* _Stated exercise_:
Lines containing the word "materials" should be extracted in full.

* _Stored data_:
<<<<
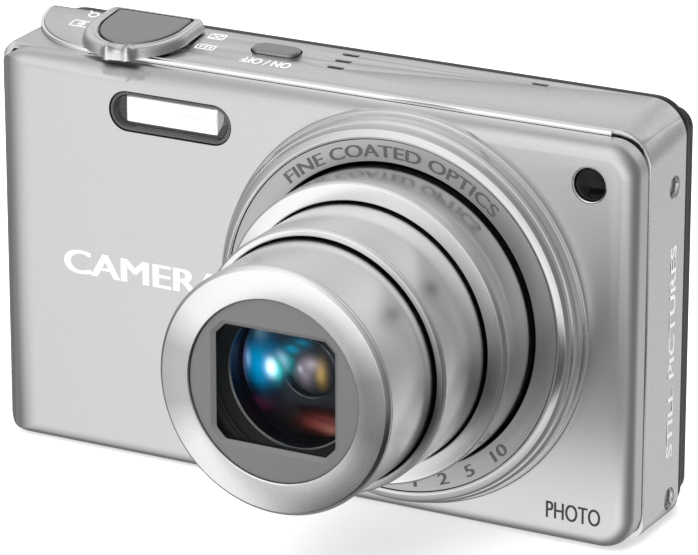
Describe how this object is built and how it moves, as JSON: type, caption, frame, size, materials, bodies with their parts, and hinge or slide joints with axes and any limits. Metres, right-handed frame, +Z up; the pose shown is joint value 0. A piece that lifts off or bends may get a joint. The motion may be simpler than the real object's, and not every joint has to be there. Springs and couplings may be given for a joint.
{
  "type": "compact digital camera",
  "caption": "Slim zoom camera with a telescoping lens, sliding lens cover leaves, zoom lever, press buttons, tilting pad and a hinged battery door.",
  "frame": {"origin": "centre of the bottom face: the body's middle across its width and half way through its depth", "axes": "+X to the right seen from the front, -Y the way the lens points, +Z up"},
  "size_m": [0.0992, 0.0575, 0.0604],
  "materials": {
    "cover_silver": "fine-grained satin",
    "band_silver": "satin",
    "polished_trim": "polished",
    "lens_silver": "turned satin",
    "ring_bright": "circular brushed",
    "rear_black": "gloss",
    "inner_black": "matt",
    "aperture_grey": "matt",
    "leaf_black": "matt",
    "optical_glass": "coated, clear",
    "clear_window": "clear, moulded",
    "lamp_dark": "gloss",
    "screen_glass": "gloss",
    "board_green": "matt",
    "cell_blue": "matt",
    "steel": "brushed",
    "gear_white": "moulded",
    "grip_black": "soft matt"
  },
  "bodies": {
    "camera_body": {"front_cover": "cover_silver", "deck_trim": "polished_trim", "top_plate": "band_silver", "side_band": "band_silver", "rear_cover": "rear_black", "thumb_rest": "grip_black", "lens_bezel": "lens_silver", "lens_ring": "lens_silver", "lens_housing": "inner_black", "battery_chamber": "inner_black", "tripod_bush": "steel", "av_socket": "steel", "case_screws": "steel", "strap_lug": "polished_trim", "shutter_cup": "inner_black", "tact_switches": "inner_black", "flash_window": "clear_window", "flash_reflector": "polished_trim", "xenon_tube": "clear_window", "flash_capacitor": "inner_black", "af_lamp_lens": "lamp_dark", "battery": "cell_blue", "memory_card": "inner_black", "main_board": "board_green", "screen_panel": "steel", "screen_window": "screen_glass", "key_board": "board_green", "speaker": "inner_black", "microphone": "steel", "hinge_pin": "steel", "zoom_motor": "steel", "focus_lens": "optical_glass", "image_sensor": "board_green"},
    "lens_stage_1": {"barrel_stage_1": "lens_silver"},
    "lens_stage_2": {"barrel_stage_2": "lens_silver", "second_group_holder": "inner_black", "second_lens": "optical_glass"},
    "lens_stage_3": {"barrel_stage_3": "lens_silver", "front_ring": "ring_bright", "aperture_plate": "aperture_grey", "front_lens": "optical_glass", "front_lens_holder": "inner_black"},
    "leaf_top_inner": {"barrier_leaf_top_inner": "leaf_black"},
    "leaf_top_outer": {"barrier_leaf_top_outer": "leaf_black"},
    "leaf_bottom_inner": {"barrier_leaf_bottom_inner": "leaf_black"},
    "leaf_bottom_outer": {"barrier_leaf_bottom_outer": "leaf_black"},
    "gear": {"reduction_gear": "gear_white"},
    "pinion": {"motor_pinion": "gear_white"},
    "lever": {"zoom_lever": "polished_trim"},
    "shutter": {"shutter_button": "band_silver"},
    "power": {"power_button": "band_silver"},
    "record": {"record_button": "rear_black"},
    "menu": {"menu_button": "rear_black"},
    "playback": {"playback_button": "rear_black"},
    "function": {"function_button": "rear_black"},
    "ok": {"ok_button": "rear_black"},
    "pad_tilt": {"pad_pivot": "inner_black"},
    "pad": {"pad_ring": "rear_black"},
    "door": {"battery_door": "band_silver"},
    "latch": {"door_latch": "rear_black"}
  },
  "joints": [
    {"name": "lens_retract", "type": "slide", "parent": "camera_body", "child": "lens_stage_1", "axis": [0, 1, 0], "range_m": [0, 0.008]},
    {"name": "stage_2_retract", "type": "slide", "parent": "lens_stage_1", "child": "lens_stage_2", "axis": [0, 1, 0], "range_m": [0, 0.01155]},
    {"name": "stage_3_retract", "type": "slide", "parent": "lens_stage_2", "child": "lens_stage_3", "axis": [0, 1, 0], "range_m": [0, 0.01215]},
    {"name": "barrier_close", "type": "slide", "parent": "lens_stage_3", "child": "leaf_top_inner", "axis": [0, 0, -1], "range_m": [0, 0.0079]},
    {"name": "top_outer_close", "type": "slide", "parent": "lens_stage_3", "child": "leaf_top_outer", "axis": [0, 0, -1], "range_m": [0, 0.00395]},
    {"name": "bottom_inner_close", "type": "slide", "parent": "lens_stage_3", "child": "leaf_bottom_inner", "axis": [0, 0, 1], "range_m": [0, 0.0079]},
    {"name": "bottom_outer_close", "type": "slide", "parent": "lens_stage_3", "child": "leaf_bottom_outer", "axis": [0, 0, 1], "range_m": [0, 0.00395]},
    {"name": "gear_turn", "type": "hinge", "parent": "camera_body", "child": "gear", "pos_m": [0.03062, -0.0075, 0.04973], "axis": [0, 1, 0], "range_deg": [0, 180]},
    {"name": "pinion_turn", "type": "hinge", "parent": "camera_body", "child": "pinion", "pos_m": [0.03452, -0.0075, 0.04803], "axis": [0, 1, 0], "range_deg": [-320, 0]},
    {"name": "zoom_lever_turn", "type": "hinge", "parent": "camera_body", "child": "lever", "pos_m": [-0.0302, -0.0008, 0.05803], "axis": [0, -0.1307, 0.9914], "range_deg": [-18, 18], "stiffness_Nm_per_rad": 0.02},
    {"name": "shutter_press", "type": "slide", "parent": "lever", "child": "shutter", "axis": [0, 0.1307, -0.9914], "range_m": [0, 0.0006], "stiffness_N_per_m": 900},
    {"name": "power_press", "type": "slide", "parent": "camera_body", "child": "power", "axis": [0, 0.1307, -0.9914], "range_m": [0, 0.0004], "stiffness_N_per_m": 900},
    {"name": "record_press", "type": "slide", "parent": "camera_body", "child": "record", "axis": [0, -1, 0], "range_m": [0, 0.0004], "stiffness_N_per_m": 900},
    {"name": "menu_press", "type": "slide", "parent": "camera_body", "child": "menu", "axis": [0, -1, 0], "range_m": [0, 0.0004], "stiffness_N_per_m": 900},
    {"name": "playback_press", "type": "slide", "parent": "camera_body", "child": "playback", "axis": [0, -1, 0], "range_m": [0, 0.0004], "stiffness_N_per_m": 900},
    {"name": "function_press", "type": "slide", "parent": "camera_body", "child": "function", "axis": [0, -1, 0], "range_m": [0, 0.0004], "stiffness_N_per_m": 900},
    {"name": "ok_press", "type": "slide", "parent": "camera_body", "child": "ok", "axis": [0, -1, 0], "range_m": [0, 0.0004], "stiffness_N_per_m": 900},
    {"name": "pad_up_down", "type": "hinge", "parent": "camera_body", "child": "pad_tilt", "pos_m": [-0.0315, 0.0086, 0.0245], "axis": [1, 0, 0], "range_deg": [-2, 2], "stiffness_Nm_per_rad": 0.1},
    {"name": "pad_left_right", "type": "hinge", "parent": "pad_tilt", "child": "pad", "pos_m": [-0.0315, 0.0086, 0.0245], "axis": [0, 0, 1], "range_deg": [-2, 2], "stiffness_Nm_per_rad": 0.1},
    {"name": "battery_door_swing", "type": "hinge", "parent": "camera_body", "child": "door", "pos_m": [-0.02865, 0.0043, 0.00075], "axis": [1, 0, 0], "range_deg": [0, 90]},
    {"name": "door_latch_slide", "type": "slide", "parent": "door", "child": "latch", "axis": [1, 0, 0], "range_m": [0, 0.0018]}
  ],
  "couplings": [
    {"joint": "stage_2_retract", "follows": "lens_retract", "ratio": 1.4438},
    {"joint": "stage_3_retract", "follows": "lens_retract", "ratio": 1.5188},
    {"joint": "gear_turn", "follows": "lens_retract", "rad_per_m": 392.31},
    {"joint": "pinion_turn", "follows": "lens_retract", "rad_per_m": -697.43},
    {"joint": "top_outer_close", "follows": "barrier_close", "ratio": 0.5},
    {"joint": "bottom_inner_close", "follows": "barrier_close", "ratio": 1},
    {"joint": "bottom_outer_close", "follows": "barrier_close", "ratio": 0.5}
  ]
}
>>>>
* _The output_:
Describe how this object is built and how it moves, as JSON: type, caption, frame, size, materials, bodies with their parts, and hinge or slide joints with axes and any limits. Metres, right-handed frame, +Z up; the pose shown is joint value 0. A piece that lifts off or bends may get a joint. The motion may be simpler than the real object's, and not every joint has to be there. Springs and couplings may be given for a joint.
  "materials": {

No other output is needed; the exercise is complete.